Some distance away, a gang of men are crowded about the threshing machine, which shakes and rattles as sheaves of grain are separated from stalks of wheat. At the other end of the machine, chaff blows out into a growing pile nearby. This machine, about a decade older than the engine powering it, was built in nearby Lindsay by the famous Sylvester Bros. Manufacturing Co. You know from having had conversations with your grandparents that Sylvester Bros. was once an economic powerhouse in Lindsay, churning out threshing machines, hay rakes, and railway jiggers aplenty in its palatial plant kitty corner to Lindsay’s Carnegie library.  Linked by a long belt twisted halfway along its length, the steam engine and the threshing machine harmoniously work together, like different sections of an orchestra, making marvelous mechanical music as they hasten the harvest.

Late that afternoon, the shriek of the steam whistle brings the day’s work to a halt. The fellows on the machinery climb down from their posts and move off across the field towards a nearby farmhouse. You follow at a distance.

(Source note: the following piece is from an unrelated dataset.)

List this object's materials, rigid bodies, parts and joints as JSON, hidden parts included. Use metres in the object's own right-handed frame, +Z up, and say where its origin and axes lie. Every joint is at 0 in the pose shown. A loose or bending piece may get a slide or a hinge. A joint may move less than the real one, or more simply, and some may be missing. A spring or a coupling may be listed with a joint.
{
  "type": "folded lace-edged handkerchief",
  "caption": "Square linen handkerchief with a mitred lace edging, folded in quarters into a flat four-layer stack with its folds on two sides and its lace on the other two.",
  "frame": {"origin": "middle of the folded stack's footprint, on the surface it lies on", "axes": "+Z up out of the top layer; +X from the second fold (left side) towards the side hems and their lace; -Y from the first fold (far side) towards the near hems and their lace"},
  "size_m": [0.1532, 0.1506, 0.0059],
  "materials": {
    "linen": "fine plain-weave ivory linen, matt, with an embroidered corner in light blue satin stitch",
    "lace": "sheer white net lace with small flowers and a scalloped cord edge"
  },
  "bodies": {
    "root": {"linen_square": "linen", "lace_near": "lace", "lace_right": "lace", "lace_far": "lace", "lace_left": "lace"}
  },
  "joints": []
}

You reach an open window at the back kitchen, where the smell of roast beef, mashed potatoes, baked bread, apple pie, and lemonade provides a welcome respite from the smell of chaff and wood smoke. The farmer’s wife, daughters, and members of the local Women’s Institute have been hard at work in preparing this, the second of two large meals for the threshing team. You notice that some of the threshers – along with the young chap who was apprenticing on the traction engine – have washed up, while the older gentlemen sit down at the table still smelling of wood smoke and straw.  You think this a bit odd, but then recall that an old-timer you know once told you that “one could tell the single men, by the fact that they usually washed before meals, while the older married ones just wiped off the worst dust.”

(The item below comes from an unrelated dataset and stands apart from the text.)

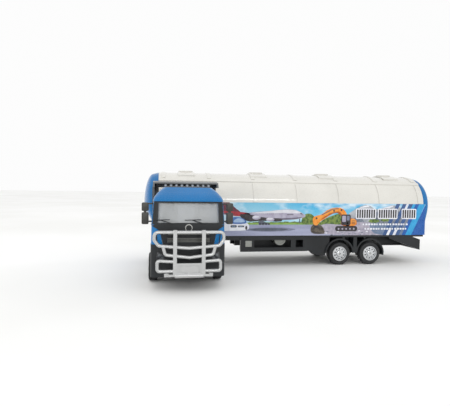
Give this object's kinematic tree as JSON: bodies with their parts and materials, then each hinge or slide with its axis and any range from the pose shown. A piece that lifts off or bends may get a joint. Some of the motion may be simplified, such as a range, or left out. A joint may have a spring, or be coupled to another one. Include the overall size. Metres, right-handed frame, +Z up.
{
  "type": "toy tanker truck",
  "caption": "Toy articulated tanker: a cab-over tractor with a front guard, turning on the kingpin of a round-topped tank trailer.",
  "frame": {"origin": "centre of the footprint of the whole truck with the tractor turned ninety degrees to the trailer, on the ground", "axes": "+X towards the tail of the trailer, -Y towards the nose of the turned tractor, +Z up"},
  "size_m": [0.249, 0.1238, 0.0767],
  "materials": {
    "tank_white": "glossy warm white moulding",
    "cap_blue": "glossy blue moulding",
    "cab_blue": "glossy blue enamel on die-cast metal",
    "print_film": "glossy printed film",
    "black_plastic": "satin black moulding",
    "mirror_black": "satin black moulding with dark faces",
    "hood_grey": "satin charcoal moulding",
    "skirt_grey": "silver-grey moulding",
    "fitting_grey": "mid grey moulding",
    "interior_grey": "light grey moulding",
    "silver_plastic": "silver-sprayed plastic",
    "plated_hub": "bright silver plated plastic",
    "steel": "plain bright steel",
    "tyre_black": "soft black moulded tyre",
    "window_clear": "clear moulded glazing",
    "lamp_red": "glossy red",
    "lamp_smoke": "smoked glossy plastic"
  },
  "bodies": {
    "trailer": {"tank_shell": "tank_white", "front_cap": "cap_blue", "rear_cap": "cap_blue", "side_print_left": "print_film", "side_print_right": "print_film", "tank_hatch_1": "tank_white", "tank_hatch_2": "tank_white", "tank_hatch_3": "tank_white", "tank_hatch_4": "tank_white", "trailer_frame": "black_plastic", "side_locker_left": "black_plastic", "side_locker_right": "black_plastic", "locker_fittings": "fitting_grey", "mudguard_left": "black_plastic", "mudguard_right": "black_plastic", "rear_bumper": "black_plastic", "tail_lamps": "lamp_red", "kingpin": "steel", "frame_screws": "steel"},
    "tractor": {"tractor_chassis": "black_plastic", "fifth_wheel": "black_plastic", "cab_shell": "cab_blue", "cab_lower": "black_plastic", "cab_glass": "window_clear", "cab_interior": "interior_grey", "seats": "interior_grey", "steering_wheel": "black_plastic", "wipers": "black_plastic", "front_badge": "silver_plastic", "headlamps": "lamp_smoke", "bull_bar": "silver_plastic", "mirror_left": "mirror_black", "mirror_right": "mirror_black", "roof_deflector": "hood_grey", "roof_light_bar": "silver_plastic", "side_skirt_left": "skirt_grey", "side_skirt_right": "skirt_grey", "tractor_mudguards": "black_plastic", "cab_screws": "steel"},
    "front_wheels": {"front_shaft": "steel", "front_hub_left": "plated_hub", "front_hub_right": "plated_hub", "front_tyre_left": "tyre_black", "front_tyre_right": "tyre_black"},
    "rear_wheels": {"rear_shaft": "steel", "rear_hub_left": "plated_hub", "rear_hub_right": "plated_hub", "rear_tyres_left": "tyre_black", "rear_tyres_right": "tyre_black"},
    "trailer_wheels_1": {"trailer_shaft_1": "steel", "trailer_hub_1_left": "plated_hub", "trailer_hub_1_right": "plated_hub", "trailer_tyre_1_left": "tyre_black", "trailer_tyre_1_right": "tyre_black"},
    "trailer_wheels_2": {"trailer_shaft_2": "steel", "trailer_hub_2_left": "plated_hub", "trailer_hub_2_right": "plated_hub", "trailer_tyre_2_left": "tyre_black", "trailer_tyre_2_right": "tyre_black"}
  },
  "joints": [
    {"name": "kingpin_turn", "type": "hinge", "parent": "trailer", "child": "tractor", "pos_m": [-0.094, 0.03655, 0.02], "axis": [0, 0, 1], "range_deg": [-200, 20]},
    {"name": "front_axle_spin", "type": "hinge", "parent": "tractor", "child": "front_wheels", "pos_m": [-0.094, -0.02445, 0.0094], "axis": [1, 0, 0], "continuous": true},
    {"name": "rear_axle_spin", "type": "hinge", "parent": "tractor", "child": "rear_wheels", "pos_m": [-0.094, 0.04555, 0.0094], "axis": [1, 0, 0], "continuous": true},
    {"name": "trailer_axle_1_spin", "type": "hinge", "parent": "trailer", "child": "trailer_wheels_1", "pos_m": [0.037, 0.03655, 0.0094], "axis": [0, 1, 0], "continuous": true},
    {"name": "trailer_axle_2_spin", "type": "hinge", "parent": "trailer", "child": "trailer_wheels_2", "pos_m": [0.0644, 0.03655, 0.0094], "axis": [0, 1, 0], "continuous": true}
  ]
}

Through the open window, you can hear a great deal of conversation and laughter. These hardy rural folk, separated from you by more than a few generations, are enjoying a well-deserved rest from their labours. Supper over, everyone adjourns to the farmhouse parlour where they gather around an ostentatious-looking pump organ to sing their old favourites:

Come, ye thankful people, come

Raise the song of harvest home

All is safely gathered in

Ere the winter storms begin

The sound of singing farm folk drifts off. The distinct smells fade away….You open your eyes to the 1997 Lindsay Fair Parade, which is just wrapping up. You see the old George White & Sons Co. engine silhouetted in the setting sun as it approaches the end of the parade route. It will be on display at the fairgrounds for the remainder of the week, its signature cacophony capturing the imaginations of all who draw near.

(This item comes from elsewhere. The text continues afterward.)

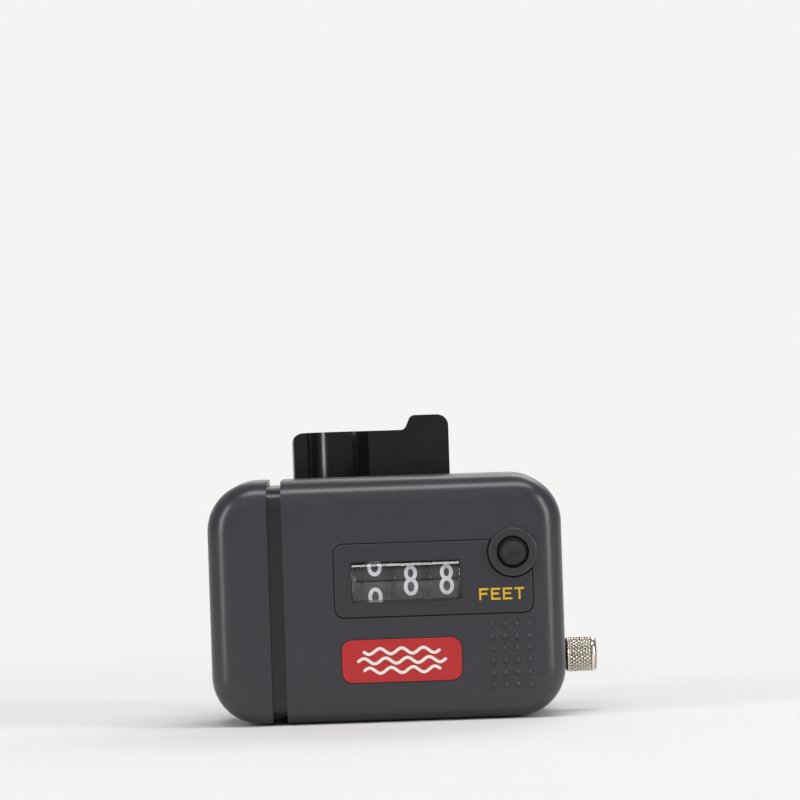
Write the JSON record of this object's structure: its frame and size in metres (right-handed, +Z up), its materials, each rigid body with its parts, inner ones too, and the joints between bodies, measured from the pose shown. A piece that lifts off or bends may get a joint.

Today, a giant combine harvester toils in the same field once worked by George White’s engines and Sylvester Bros. threshing equipment. One farmer can oversee the work once carried out by a throng of people. The old cedar rail fence over which you hopped to watch the threshers at work is still there, albeit hidden among the trees and tall grass rustling in the breeze of a late summer’s day. Yet for a rural community like this, the words of the old line which once echoed through that ancient farmhouse parlour still ring true: “Raise the song of harvest home.”

Ian McKechnie is a graduate of Trent University and a lifelong resident of Lindsay. He presently works as a freelance writer and researcher, undertaking projects both for the museum in Lindsay and other organizations. Ian writes regularly on issues of cultural and historical significance.

1 Comment

  1. What a terrific column, Ian–full of so many images! I, too, remember loving and being terrified by that steam engine in the Lindsay fair parade. In your research, you may have encountered the fact that the word “thresher” is universally pronounced “thrasher” around here, to the point where it took me years to realize that the “threshing crews” I’d read about were actually the people operating what I knew as “thrashing machines.” One final note: To quote my father, every field is a farmer’s field, so the adjective is superfluous!